_What is needed_. Only the lines between the line with "for node in" and the line with "obj.data.transform(world)", together with those two lines themselves, are to be copied exactly.

_Stored rows_.
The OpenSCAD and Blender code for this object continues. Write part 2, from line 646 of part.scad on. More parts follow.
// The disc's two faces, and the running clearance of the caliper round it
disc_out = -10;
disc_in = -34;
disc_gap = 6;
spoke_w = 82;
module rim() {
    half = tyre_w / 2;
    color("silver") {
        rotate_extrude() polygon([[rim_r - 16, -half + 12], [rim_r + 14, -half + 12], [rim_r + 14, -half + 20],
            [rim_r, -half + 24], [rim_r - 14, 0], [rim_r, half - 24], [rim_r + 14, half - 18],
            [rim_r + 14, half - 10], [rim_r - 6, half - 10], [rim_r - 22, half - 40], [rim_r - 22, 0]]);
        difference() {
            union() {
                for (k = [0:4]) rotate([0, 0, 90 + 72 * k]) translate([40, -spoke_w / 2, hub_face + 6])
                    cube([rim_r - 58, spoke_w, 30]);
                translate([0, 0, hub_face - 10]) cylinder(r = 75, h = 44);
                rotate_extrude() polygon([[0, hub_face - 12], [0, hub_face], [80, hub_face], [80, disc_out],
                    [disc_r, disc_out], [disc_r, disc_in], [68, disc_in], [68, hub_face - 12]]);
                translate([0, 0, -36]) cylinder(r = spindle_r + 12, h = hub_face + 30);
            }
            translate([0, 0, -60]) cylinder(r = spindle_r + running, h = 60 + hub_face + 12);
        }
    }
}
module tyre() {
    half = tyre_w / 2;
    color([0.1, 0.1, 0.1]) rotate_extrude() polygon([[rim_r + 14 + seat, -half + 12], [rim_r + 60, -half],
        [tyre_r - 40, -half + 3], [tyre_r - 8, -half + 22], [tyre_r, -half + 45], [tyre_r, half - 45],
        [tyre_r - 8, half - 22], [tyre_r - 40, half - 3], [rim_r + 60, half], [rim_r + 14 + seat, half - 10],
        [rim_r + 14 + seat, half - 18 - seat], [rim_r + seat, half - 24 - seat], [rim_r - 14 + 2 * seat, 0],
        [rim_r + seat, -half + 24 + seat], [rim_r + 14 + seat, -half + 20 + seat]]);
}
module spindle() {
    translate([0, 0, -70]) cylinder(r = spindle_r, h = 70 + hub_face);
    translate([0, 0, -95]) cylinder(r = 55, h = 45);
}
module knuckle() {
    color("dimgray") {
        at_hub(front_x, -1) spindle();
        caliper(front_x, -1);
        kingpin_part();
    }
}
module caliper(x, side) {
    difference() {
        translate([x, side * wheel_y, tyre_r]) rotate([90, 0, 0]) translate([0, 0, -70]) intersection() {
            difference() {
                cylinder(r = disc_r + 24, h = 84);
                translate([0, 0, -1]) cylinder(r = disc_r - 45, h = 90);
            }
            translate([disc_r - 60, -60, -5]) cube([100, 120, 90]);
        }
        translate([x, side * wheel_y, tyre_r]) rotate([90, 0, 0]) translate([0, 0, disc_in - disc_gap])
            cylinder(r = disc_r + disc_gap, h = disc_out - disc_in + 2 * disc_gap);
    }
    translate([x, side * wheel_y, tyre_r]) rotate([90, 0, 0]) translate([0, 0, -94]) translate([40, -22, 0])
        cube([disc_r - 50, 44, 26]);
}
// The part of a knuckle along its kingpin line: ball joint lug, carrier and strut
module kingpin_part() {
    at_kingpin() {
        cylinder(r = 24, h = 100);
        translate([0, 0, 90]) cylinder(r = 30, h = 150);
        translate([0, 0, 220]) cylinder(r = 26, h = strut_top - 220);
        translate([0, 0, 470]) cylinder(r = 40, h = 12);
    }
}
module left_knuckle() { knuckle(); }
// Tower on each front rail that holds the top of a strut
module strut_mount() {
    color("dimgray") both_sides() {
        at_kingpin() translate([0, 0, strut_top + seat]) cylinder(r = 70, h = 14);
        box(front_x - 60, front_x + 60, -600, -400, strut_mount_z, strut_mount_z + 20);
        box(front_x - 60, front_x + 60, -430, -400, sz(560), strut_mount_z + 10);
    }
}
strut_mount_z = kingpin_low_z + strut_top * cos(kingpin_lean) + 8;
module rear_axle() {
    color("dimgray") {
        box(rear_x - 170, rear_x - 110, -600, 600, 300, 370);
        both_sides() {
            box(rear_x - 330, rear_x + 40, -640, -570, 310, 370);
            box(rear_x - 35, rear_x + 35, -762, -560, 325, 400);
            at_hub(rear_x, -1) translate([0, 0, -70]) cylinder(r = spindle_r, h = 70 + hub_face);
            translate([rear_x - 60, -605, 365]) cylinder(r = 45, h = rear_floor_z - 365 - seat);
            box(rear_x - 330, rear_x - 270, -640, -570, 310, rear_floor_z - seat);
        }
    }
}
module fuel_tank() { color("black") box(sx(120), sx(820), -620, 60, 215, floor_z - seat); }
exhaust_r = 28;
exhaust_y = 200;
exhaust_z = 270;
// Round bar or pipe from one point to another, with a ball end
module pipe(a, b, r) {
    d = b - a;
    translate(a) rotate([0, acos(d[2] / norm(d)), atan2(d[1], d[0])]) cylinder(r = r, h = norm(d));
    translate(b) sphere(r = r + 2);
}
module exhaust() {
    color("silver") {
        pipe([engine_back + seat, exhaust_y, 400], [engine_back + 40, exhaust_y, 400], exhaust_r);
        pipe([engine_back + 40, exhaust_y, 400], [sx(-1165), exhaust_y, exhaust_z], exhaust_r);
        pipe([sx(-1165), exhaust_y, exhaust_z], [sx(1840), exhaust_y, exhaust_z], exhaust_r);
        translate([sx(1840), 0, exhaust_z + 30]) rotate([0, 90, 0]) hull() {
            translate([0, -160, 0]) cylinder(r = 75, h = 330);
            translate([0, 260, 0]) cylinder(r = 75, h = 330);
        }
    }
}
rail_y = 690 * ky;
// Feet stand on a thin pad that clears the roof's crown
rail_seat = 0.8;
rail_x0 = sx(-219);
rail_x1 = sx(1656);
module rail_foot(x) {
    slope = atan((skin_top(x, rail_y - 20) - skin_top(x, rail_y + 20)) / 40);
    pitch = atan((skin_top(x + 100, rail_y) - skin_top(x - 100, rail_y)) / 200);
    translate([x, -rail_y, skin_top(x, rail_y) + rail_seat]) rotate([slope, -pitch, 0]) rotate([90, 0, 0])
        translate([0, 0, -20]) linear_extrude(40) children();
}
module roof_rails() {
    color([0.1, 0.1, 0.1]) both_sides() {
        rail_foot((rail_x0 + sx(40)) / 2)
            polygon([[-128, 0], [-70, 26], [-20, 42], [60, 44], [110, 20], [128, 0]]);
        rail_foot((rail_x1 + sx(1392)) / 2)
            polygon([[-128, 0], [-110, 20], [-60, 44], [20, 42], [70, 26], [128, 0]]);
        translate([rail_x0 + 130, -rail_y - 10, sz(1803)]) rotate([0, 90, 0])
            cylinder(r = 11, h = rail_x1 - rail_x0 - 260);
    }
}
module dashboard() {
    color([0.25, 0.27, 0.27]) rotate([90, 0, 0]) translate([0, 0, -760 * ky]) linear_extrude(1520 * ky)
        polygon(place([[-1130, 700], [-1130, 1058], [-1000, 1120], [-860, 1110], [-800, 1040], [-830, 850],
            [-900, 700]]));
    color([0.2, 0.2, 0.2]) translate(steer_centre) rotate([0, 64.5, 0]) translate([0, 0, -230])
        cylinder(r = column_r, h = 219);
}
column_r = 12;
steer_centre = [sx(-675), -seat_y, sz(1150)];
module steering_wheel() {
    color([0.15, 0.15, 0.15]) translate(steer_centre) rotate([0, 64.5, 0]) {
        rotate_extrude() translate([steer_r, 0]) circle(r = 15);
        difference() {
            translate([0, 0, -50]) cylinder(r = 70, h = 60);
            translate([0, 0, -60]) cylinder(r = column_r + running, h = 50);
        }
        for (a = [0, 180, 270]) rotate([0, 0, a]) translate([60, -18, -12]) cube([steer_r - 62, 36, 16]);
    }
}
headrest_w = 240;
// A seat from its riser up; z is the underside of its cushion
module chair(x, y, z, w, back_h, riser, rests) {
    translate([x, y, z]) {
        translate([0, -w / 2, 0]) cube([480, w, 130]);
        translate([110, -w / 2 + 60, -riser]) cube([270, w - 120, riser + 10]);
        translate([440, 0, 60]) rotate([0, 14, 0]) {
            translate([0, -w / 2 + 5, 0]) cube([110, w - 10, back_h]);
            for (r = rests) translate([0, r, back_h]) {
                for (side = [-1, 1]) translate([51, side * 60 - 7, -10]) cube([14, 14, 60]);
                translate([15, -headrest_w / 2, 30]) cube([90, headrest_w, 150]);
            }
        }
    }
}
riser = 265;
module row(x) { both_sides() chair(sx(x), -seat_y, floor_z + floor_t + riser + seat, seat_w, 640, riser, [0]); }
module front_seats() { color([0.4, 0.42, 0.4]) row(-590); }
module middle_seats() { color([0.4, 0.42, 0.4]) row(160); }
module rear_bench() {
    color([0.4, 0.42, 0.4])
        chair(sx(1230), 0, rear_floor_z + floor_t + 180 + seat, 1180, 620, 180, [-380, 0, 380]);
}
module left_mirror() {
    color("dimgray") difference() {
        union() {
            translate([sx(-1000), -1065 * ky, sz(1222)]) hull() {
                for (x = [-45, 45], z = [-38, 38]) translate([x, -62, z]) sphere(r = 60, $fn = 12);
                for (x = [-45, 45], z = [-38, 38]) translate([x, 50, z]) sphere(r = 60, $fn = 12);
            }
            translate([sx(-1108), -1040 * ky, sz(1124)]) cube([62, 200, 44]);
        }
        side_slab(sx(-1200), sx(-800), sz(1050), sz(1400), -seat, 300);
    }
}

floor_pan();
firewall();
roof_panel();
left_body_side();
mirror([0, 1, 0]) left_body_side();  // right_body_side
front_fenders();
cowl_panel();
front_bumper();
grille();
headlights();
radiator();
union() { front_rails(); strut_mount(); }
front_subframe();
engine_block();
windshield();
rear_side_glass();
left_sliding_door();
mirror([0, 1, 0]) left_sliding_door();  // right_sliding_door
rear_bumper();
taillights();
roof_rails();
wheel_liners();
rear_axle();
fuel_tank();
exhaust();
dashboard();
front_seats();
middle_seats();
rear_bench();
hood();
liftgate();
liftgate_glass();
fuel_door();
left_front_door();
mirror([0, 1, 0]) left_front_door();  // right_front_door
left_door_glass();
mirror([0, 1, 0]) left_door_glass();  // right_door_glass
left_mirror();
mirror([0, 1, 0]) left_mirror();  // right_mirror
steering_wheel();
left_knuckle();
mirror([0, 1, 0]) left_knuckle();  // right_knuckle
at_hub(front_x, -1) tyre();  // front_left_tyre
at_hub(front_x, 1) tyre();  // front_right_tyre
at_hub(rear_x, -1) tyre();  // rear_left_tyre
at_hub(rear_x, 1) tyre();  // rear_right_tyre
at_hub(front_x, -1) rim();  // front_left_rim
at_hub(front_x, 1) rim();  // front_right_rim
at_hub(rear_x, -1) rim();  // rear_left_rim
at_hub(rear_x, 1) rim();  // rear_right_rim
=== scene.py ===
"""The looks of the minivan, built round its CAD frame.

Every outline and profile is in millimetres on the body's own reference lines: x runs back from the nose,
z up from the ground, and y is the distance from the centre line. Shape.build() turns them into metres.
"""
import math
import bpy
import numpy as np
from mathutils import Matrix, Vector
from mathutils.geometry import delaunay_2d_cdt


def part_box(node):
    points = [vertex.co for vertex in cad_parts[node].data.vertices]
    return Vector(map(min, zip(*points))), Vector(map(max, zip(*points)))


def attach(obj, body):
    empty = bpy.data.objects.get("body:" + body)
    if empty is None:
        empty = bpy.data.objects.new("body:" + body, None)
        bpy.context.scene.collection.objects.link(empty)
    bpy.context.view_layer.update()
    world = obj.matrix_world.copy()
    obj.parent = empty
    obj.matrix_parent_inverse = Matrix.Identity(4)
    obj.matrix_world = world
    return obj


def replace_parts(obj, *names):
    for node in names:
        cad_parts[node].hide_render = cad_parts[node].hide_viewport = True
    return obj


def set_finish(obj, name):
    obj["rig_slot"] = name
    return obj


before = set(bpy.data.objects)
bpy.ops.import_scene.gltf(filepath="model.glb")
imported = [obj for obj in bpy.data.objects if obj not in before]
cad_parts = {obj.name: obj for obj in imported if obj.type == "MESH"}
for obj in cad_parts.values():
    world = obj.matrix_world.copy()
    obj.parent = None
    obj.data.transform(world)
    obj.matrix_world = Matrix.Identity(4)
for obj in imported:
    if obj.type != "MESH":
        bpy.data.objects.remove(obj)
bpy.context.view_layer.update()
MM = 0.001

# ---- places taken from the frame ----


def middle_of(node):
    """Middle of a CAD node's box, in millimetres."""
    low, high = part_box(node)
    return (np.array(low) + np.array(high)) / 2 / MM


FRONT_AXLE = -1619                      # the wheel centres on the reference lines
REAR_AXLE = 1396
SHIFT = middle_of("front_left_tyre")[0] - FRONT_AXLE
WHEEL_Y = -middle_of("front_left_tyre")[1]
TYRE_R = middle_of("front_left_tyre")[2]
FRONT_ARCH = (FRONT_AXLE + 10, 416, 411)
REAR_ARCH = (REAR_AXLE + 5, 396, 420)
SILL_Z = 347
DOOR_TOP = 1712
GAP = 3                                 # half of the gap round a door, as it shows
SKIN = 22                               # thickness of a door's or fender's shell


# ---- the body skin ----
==
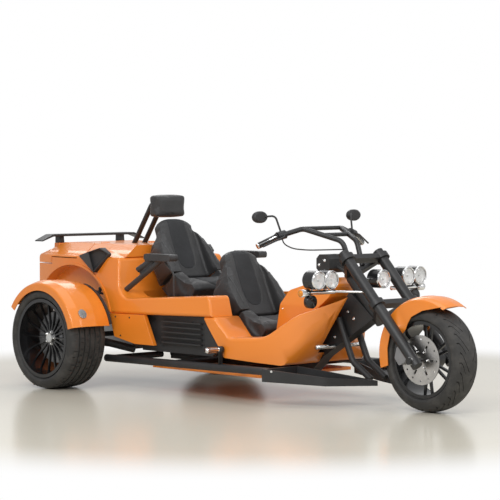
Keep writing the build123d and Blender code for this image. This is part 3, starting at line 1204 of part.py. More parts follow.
---
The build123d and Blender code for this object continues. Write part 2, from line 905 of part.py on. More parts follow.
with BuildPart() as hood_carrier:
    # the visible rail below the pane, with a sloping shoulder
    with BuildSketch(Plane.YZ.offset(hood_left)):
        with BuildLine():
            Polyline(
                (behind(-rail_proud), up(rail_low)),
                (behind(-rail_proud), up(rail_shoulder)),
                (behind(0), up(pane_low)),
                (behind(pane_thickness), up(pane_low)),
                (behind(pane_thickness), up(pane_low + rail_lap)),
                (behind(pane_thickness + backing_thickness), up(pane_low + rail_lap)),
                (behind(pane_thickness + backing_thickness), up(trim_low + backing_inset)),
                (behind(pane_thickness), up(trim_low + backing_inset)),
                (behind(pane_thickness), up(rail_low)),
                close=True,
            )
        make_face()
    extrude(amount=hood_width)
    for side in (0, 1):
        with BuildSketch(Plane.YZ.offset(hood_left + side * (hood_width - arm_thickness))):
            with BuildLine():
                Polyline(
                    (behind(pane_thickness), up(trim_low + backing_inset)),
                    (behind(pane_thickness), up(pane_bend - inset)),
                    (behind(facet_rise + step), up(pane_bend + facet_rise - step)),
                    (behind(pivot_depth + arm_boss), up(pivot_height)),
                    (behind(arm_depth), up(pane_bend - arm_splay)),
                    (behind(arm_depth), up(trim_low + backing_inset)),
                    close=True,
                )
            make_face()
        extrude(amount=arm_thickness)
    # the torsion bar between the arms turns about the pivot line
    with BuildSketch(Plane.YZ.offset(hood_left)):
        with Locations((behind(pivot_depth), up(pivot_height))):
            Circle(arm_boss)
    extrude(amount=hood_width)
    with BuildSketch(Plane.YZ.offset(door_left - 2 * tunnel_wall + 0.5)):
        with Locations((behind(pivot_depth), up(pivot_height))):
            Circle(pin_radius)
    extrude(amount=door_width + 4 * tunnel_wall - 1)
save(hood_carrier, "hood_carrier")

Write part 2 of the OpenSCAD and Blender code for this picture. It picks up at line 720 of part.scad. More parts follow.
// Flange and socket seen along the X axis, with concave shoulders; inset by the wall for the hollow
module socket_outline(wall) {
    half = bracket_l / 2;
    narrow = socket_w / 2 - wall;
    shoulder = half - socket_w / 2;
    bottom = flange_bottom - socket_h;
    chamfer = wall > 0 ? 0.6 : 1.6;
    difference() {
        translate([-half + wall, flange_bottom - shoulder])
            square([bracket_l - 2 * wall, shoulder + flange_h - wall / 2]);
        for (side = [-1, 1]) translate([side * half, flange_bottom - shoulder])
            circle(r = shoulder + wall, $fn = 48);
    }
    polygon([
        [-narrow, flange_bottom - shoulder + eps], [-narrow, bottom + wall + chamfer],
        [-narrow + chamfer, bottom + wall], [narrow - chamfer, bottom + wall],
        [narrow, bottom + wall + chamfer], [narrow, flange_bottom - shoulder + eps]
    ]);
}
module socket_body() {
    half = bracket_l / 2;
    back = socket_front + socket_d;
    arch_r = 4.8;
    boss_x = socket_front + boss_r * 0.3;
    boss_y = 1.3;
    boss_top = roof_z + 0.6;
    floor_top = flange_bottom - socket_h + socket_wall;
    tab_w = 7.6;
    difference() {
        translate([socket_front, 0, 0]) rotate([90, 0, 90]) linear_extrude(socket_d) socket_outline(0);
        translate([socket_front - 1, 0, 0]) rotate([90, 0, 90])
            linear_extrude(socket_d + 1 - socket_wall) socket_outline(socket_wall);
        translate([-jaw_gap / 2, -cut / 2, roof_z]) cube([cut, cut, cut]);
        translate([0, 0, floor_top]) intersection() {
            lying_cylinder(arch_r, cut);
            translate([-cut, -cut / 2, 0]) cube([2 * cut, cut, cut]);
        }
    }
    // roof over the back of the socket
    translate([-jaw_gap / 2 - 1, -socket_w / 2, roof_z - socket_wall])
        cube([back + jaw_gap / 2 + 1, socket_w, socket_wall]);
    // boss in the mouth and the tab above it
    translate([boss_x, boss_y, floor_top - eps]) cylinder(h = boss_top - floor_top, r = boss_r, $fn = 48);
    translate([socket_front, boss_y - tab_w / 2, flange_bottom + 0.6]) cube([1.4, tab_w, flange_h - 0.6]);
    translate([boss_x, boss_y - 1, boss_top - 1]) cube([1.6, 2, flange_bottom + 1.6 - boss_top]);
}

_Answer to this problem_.
    for node in names:
        cad_parts[node].hide_render = cad_parts[node].hide_viewport = True
    return obj


def set_finish(obj, name):
    obj["rig_slot"] = name
    return obj


before = set(bpy.data.objects)
bpy.ops.import_scene.gltf(filepath="model.glb")
imported = [obj for obj in bpy.data.objects if obj not in before]
cad_parts = {obj.name: obj for obj in imported if obj.type == "MESH"}
for obj in cad_parts.values():
    world = obj.matrix_world.copy()
    obj.parent = None
    obj.data.transform(world)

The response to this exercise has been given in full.